You can make your own variables, with whatever names you like (except for reserved words in the awk language) just by using them. You do not have to declare variables. Variables that haven't been explicitly set to anything have the value "" as strings and 0 as numbers.

For example, the following code prints the average of all the numbers on each line:

        awk '{ tot=0; for (i=1; i<=NF; i++) tot += $i; print	tot/NF; }'
Note the use of $i to retrieve the i'th variable, and the for loop, which works like in C. The reason tot is explicitly initialized at the beginning is that this code is run for every input line, and when starting work on the second line, tot will have the total value from the first line.

Blocks

It might seem silly to do that. Probably, you have only one set of numbers to add up. Why not put each one on its own line? In order to do this you need to be able to print the results when you're done. The way you do this is like this:
        awk '{ tot += $1; n += 1; }  END { print tot/n; }'
Note the use of two different block statements. The second one has END in front of it; this means to run the block once after all input has been processed. In fact, in general, you can put all kinds of things in front of a block, and the block will only run if they're satisfied. That is, you can say
        awk ' $1==0 { print $2 }'
which will print the second column for lines of input where the first column is 0. You can also supply regular expressions to match the whole line against:
        awk ' /^test/ { print $2 }'
If you put no expression, the block is run on every line of input. If multiple blocks have conditions that are true, they are all run. There is no particularly clean way I know of to get it to run exactly one of a bunch of possible blocks of code.

The block conditions BEGIN and END are special and are run before processing any input, and after processing all input, respectively.

Other language constructs

As hinted at above, awk supports loop and conditional statements like in C, that is, for, while, do/while, if, and if/else.

printf

awk includes a printf statement that works essentially like C printf. This can be used when you want to format output neatly or combine things onto one line in more complex ways (print implicitly adds a newline; printf doesn't.)
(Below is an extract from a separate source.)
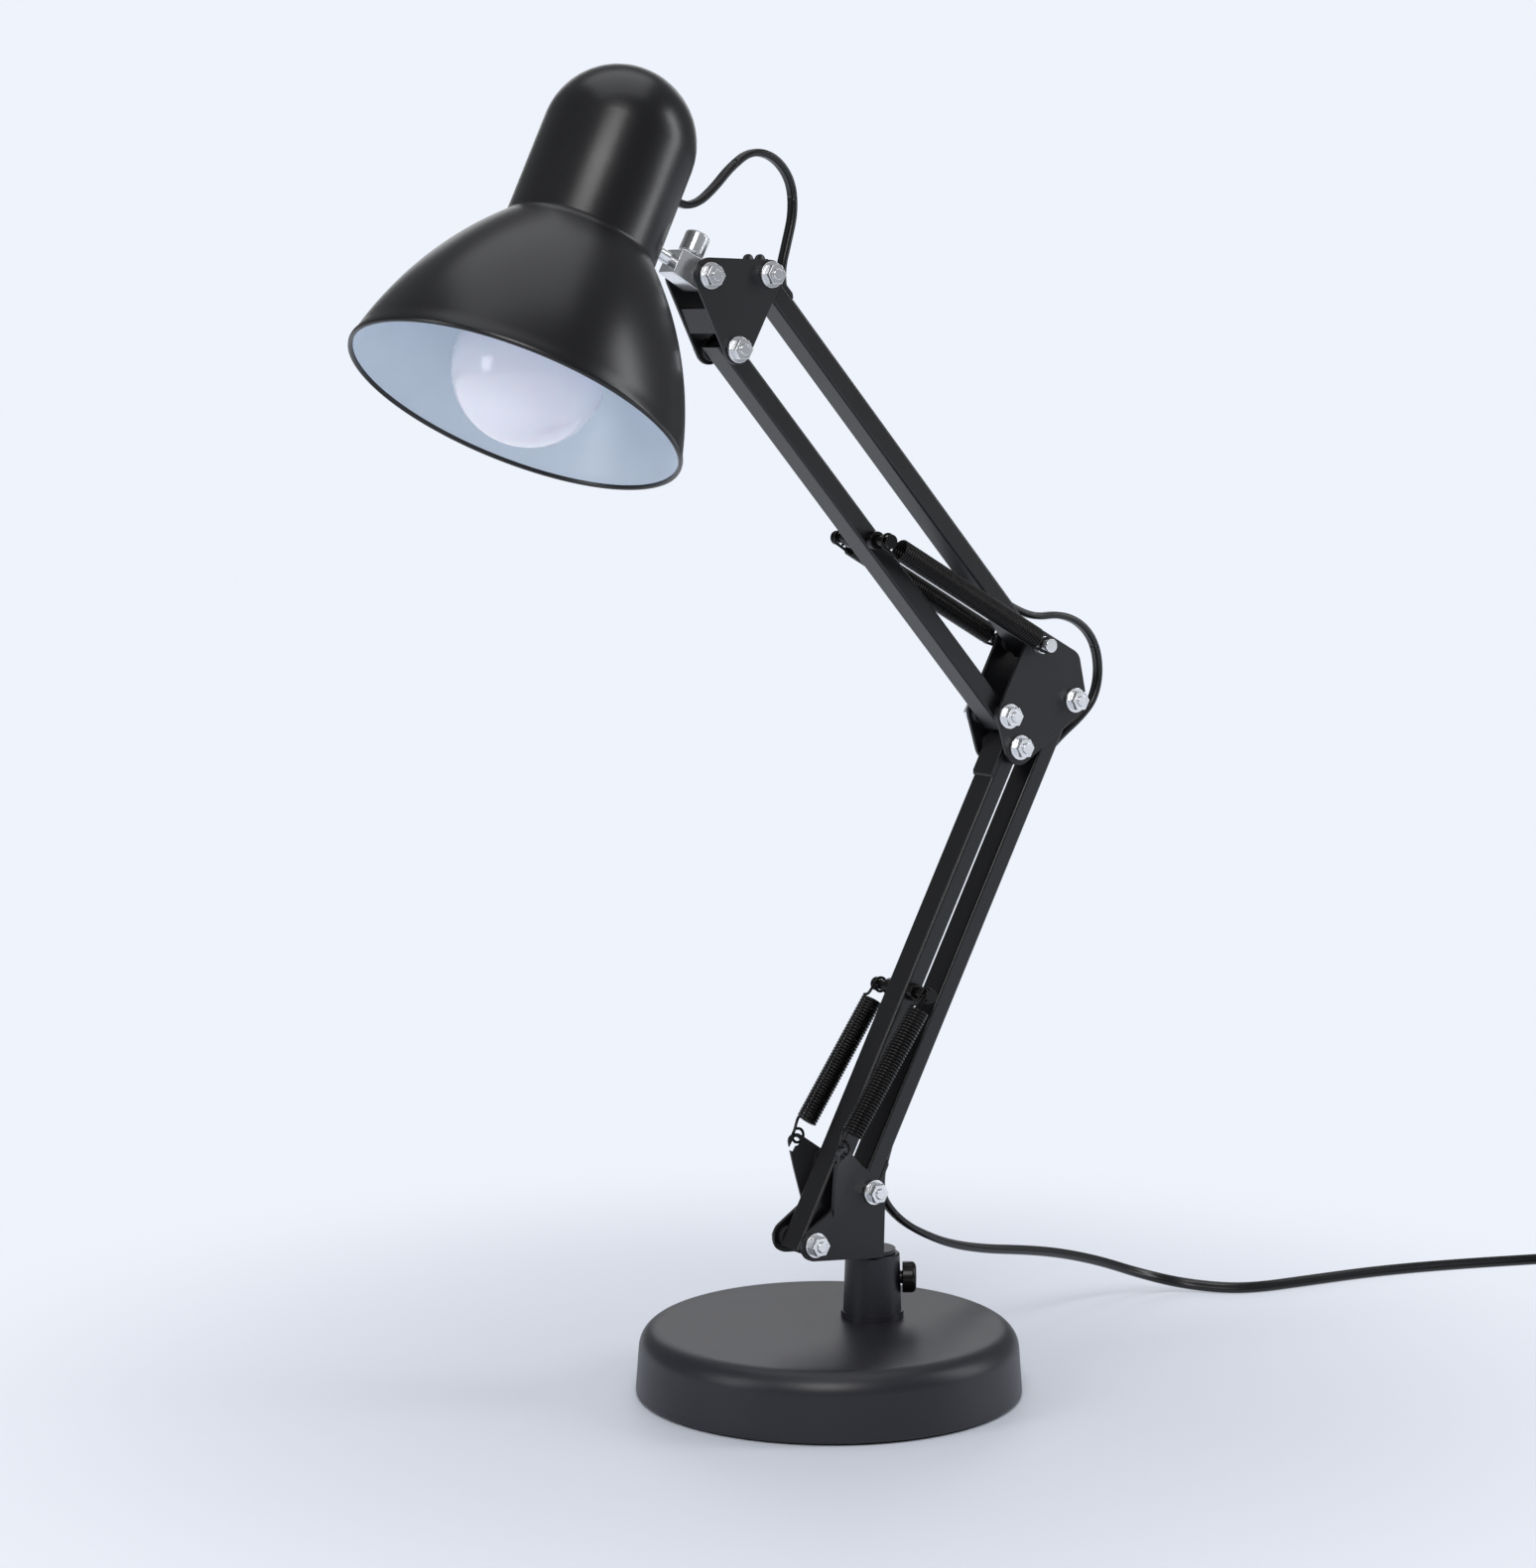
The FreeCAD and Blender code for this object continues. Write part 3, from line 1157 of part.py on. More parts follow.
def plug(at, flat):
    owner = body("plug_body")
    length = s.plug_length
    half = s.plug_width / 2
    neck = CORD_R + 1.6
    outline = new_sketch(owner, "plug_outline", "XY_Plane", -(s.plug_height / 2))
    draw_lobes(outline, [(1, -neck, 1), (length - 1.5, 1.5 - half, 1.5),
                         (length - 1.5, half - 1.5, 1.5), (1, neck, 1)])
    pad(owner, outline, s.plug_height, "Body")
    holes = new_sketch(owner, "pin_holes", "YZ_Plane", length)
    shift = s.plug_pin_pitch / 2
    for sign in (1, -1):
        draw_circle(holes, sign * shift, 0, s.plug_pin_dia / 2 + 0.03)
    cut(owner, holes, 8, "PinHoles")
    owner.Placement = FreeCAD.Placement(at, flat)
    pins = []
    for sign in (1, -1):
        pin = doc.addObject("Part::Cylinder", "plug_pin_%d" % (sign > 0))
        pin.setExpression("Radius", (s.plug_pin_dia / 2).formula)
        pin.setExpression("Height", (s.plug_pin_length + 7.5).formula)
        pin.Placement = FreeCAD.Placement(at, flat) * FreeCAD.Placement(
            V(length.value - 7.5, sign * shift.value, 0), FreeCAD.Rotation(V(0, 1, 0), 90))
        pins.append(pin)
    group("plug_pins", pins)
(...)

Here's how you strip the first column off:

        awk '{ for (i=2; i<=NF; i++) printf "%s ", $i; printf "\n"; }'
Note the use of NF to iterate over all the fields and the use of printf to place newlines explicitly.

Combining awk with other tools

The strength of shell scripting is the ability to combine lots of tools together. Some things are most readily done with successive awk processes pipelined together. awk is also often combined with the sed utility, which does regular expression matching and substitution. You can actually do most common sed operations in awk, but it's usually more convenient to use sed.

In combination with sed, sort, and some other useful shell utilities like paste, awk is quite satisfactory for a lot of numerical data processing, as well as the maintenance of simple databases kept in column-tabular formats.

awk is also extremely useful in a certain style of makefile writing for generating pieces of makefile to include.

Do not script in csh. Use sh, or if you must, ksh.

More stuff

This introduction intentionally covers only the absolute basics of awk. awk can do lots of other useful and powerful things. The manual page for GNU awk (gawk) is a reasonably good reference for looking things up once you know the basics.

The only thing seriously lacking in awk that I've yet run into is that there's no way to tell awk not to do buffering on its input and output, which makes it useless for assorted interactive or network-oriented applications it would otherwise be ideally suited for.